** BEGIN Given material **
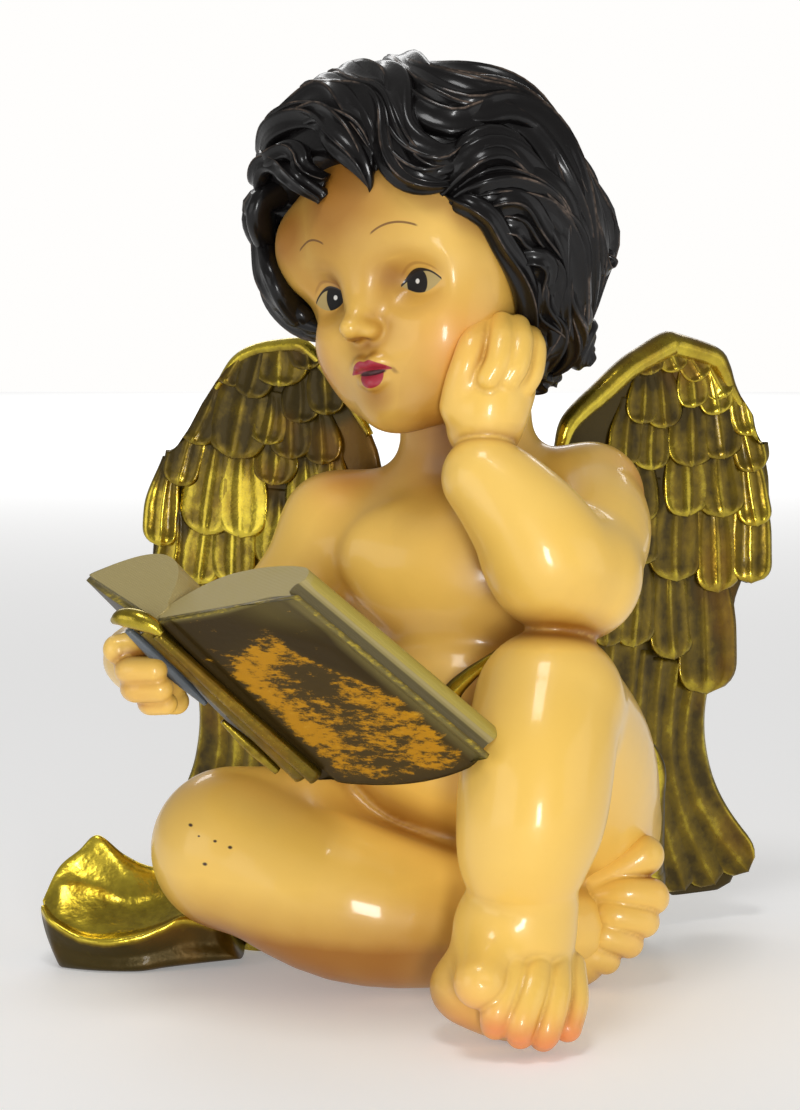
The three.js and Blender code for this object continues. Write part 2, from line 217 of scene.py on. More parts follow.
def egg(centre, radii, soft, cuts=False):
    """An ellipsoid: k (k - 1) / g, where k is the point's share of the radii and g the same of their
    squares."""
    cx, cy, cz = (float(value) for value in centre)
    rx, ry, rz = (float(value) for value in radii)

    def distance(x, y, z):
        px, py, pz = (x - cx) / rx, (y - cy) / ry, (z - cz) / rz
        share = np.sqrt(px * px + py * py + pz * pz)
        slope = np.sqrt((px / rx) ** 2 + (py / ry) ** 2 + (pz / rz) ** 2)
        return share * (share - 1) / np.maximum(slope, 1e-6)

    return Form(distance, np.array(centre, float) - radii, np.array(centre, float) + radii, soft, cuts)


def halfspace(axis, level, keep_above, low, high, soft=0.4):
    """Cuts off what lies below a plane square to an axis, or above it, within a box: the signed distance to
    it."""
    sign = 1.0 if keep_above else -1.0

    def distance(x, y, z):
        return sign * ((x, y, z)[axis] - level) + 0 * (x + y + z)

    return Form(distance, low, high, soft, cuts=True)


def window_of(form, step):
    """How far round its box a form is worked out."""
    return max(form.soft, WINDOW) + 3 * step + 2


def field_at(points, forms, step):
    """The joined distance at loose points: each form acts on the points near its box."""
    field = np.full(len(points), FAR)
    for form in forms:
        reach = window_of(form, step)
        near = np.flatnonzero(np.all((points > form.low - reach) & (points < form.high + reach), axis=1))
        if len(near):
            field[near] = form.onto(field[near], *points[near].T)
    return field


def slope_at(points, forms, step, base):
    """The field's slope, from three small steps along the axes."""
    nudge = 0.08
    return np.column_stack([
        (field_at(points + nudge * np.eye(3)[axis], forms, step) - base) / nudge for axis in range(3)
    ])


def crossing_cells(field):
    """Each cell that the zero surface cuts, with the mean of the points where it cuts the cell's edges."""
    shape = tuple(n - 1 for n in field.shape)
    total = np.zeros((3,) + shape, np.float32)
    count = np.zeros(shape, np.float32)
    edges = []
    for axis in range(3):
        before = np.moveaxis(field, axis, 0)[:-1]
        after = np.moveaxis(field, axis, 0)[1:]
        crossed = (before < 0) != (after < 0)
        share = np.where(crossed, before / np.where(crossed, before - after, 1), 0)
        edges.append((crossed, before < 0))
        others = [k for k in range(3) if k != axis]
        for p in (0, 1):
            for q in (0, 1):
                part = crossed[:, p:crossed.shape[1] - 1 + p, q:crossed.shape[2] - 1 + q]
                place = share[:, p:crossed.shape[1] - 1 + p, q:crossed.shape[2] - 1 + q]
                hit = np.moveaxis(part, 0, axis).astype(np.float32)
                count += hit
                total[axis] += np.moveaxis(place, 0, axis)
                total[others[0]] += hit * p
                total[others[1]] += hit * q
    return total, count, edges


def surface_of(field):
    """One corner in each cut cell, and a four-sided face across each cut edge, turned to face outwards."""
    total, count, edges = crossing_cells(field)
    cells = np.argwhere(count > 0)
    number = np.full(count.shape, -1, np.int64)
    number[tuple(cells.T)] = np.arange(len(cells))
    inside = tuple(cells.T)
    corners = cells + (total[(slice(None),) + inside] / count[inside]).T
    faces = []
    for axis, (crossed, low_inside) in enumerate(edges):
        ids = np.moveaxis(number, axis, 0)
        hit = crossed[:, 1:-1, 1:-1]
        i, j, k = np.nonzero(hit)
        quad = np.column_stack([ids[i, j, k], ids[i, j + 1, k], ids[i, j + 1, k + 1], ids[i, j, k + 1]])
        outward = low_inside[:, 1:-1, 1:-1][i, j, k]
        if axis == 1:
            outward = ~outward
        faces.append(np.where(outward[:, None], quad, quad[:, ::-1]))
    return corners, np.vstack(faces)


def neighbour_mean(points, faces):
    """Each corner's mean over the corners that it shares a face edge with."""
    a = faces.ravel()
    b = np.roll(faces, -1, axis=1).ravel()
    ends = np.concatenate([a, b])
    starts = np.concatenate([b, a])
    count = np.maximum(np.bincount(ends, minlength=len(points)), 1)
    return np.column_stack([
        np.bincount(ends, points[starts, k], len(points)) / count for k in range(3)
    ])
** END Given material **
**The task**
Extract all of the data shown above without alteration.

**Response to the task**
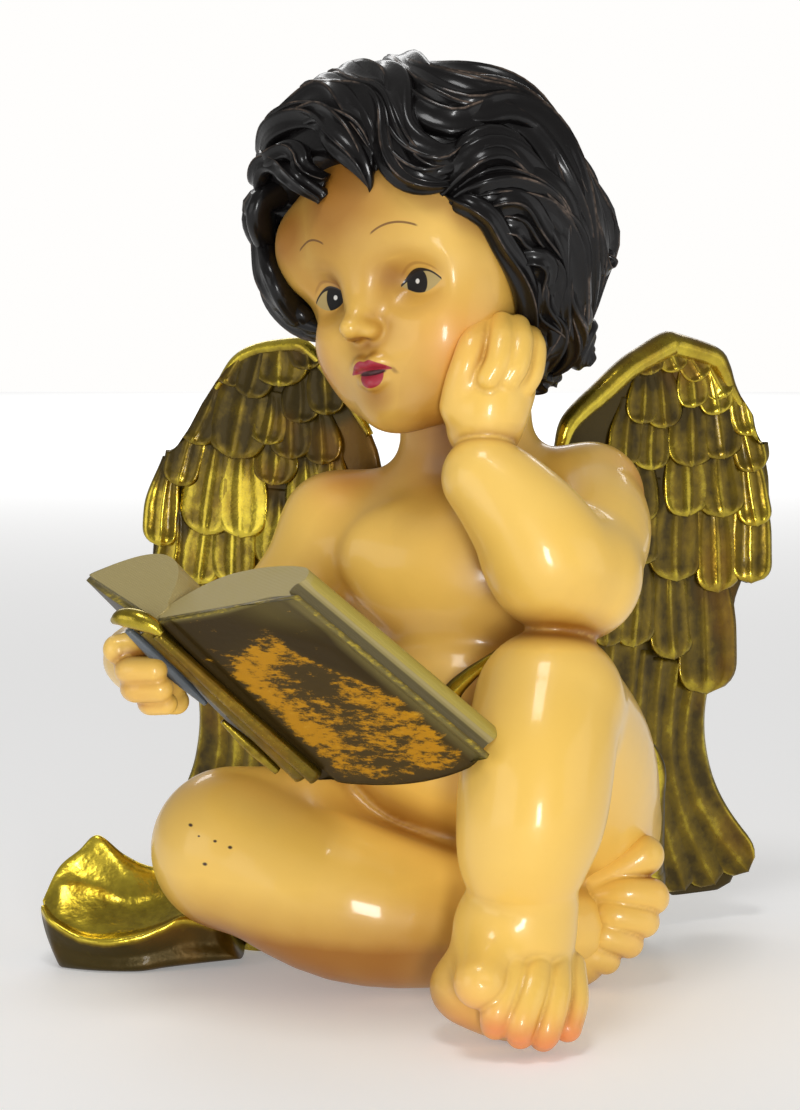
The three.js and Blender code for this object continues. Write part 2, from line 217 of scene.py on. More parts follow.
def egg(centre, radii, soft, cuts=False):
    """An ellipsoid: k (k - 1) / g, where k is the point's share of the radii and g the same of their
    squares."""
    cx, cy, cz = (float(value) for value in centre)
    rx, ry, rz = (float(value) for value in radii)

    def distance(x, y, z):
        px, py, pz = (x - cx) / rx, (y - cy) / ry, (z - cz) / rz
        share = np.sqrt(px * px + py * py + pz * pz)
        slope = np.sqrt((px / rx) ** 2 + (py / ry) ** 2 + (pz / rz) ** 2)
        return share * (share - 1) / np.maximum(slope, 1e-6)

    return Form(distance, np.array(centre, float) - radii, np.array(centre, float) + radii, soft, cuts)


def halfspace(axis, level, keep_above, low, high, soft=0.4):
    """Cuts off what lies below a plane square to an axis, or above it, within a box: the signed distance to
    it."""
    sign = 1.0 if keep_above else -1.0

    def distance(x, y, z):
        return sign * ((x, y, z)[axis] - level) + 0 * (x + y + z)

    return Form(distance, low, high, soft, cuts=True)


def window_of(form, step):
    """How far round its box a form is worked out."""
    return max(form.soft, WINDOW) + 3 * step + 2


def field_at(points, forms, step):
    """The joined distance at loose points: each form acts on the points near its box."""
    field = np.full(len(points), FAR)
    for form in forms:
        reach = window_of(form, step)
        near = np.flatnonzero(np.all((points > form.low - reach) & (points < form.high + reach), axis=1))
        if len(near):
            field[near] = form.onto(field[near], *points[near].T)
    return field


def slope_at(points, forms, step, base):
    """The field's slope, from three small steps along the axes."""
    nudge = 0.08
    return np.column_stack([
        (field_at(points + nudge * np.eye(3)[axis], forms, step) - base) / nudge for axis in range(3)
    ])


def crossing_cells(field):
    """Each cell that the zero surface cuts, with the mean of the points where it cuts the cell's edges."""
    shape = tuple(n - 1 for n in field.shape)
    total = np.zeros((3,) + shape, np.float32)
    count = np.zeros(shape, np.float32)
    edges = []
    for axis in range(3):
        before = np.moveaxis(field, axis, 0)[:-1]
        after = np.moveaxis(field, axis, 0)[1:]
        crossed = (before < 0) != (after < 0)
        share = np.where(crossed, before / np.where(crossed, before - after, 1), 0)
        edges.append((crossed, before < 0))
        others = [k for k in range(3) if k != axis]
        for p in (0, 1):
            for q in (0, 1):
                part = crossed[:, p:crossed.shape[1] - 1 + p, q:crossed.shape[2] - 1 + q]
                place = share[:, p:crossed.shape[1] - 1 + p, q:crossed.shape[2] - 1 + q]
                hit = np.moveaxis(part, 0, axis).astype(np.float32)
                count += hit
                total[axis] += np.moveaxis(place, 0, axis)
                total[others[0]] += hit * p
                total[others[1]] += hit * q
    return total, count, edges


def surface_of(field):
    """One corner in each cut cell, and a four-sided face across each cut edge, turned to face outwards."""
    total, count, edges = crossing_cells(field)
    cells = np.argwhere(count > 0)
    number = np.full(count.shape, -1, np.int64)
    number[tuple(cells.T)] = np.arange(len(cells))
    inside = tuple(cells.T)
    corners = cells + (total[(slice(None),) + inside] / count[inside]).T
    faces = []
    for axis, (crossed, low_inside) in enumerate(edges):
        ids = np.moveaxis(number, axis, 0)
        hit = crossed[:, 1:-1, 1:-1]
        i, j, k = np.nonzero(hit)
        quad = np.column_stack([ids[i, j, k], ids[i, j + 1, k], ids[i, j + 1, k + 1], ids[i, j, k + 1]])
        outward = low_inside[:, 1:-1, 1:-1][i, j, k]
        if axis == 1:
            outward = ~outward
        faces.append(np.where(outward[:, None], quad, quad[:, ::-1]))
    return corners, np.vstack(faces)


def neighbour_mean(points, faces):
    """Each corner's mean over the corners that it shares a face edge with."""
    a = faces.ravel()
    b = np.roll(faces, -1, axis=1).ravel()
    ends = np.concatenate([a, b])
    starts = np.concatenate([b, a])
    count = np.maximum(np.bincount(ends, minlength=len(points)), 1)
    return np.column_stack([
        np.bincount(ends, points[starts, k], len(points)) / count for k in range(3)
    ])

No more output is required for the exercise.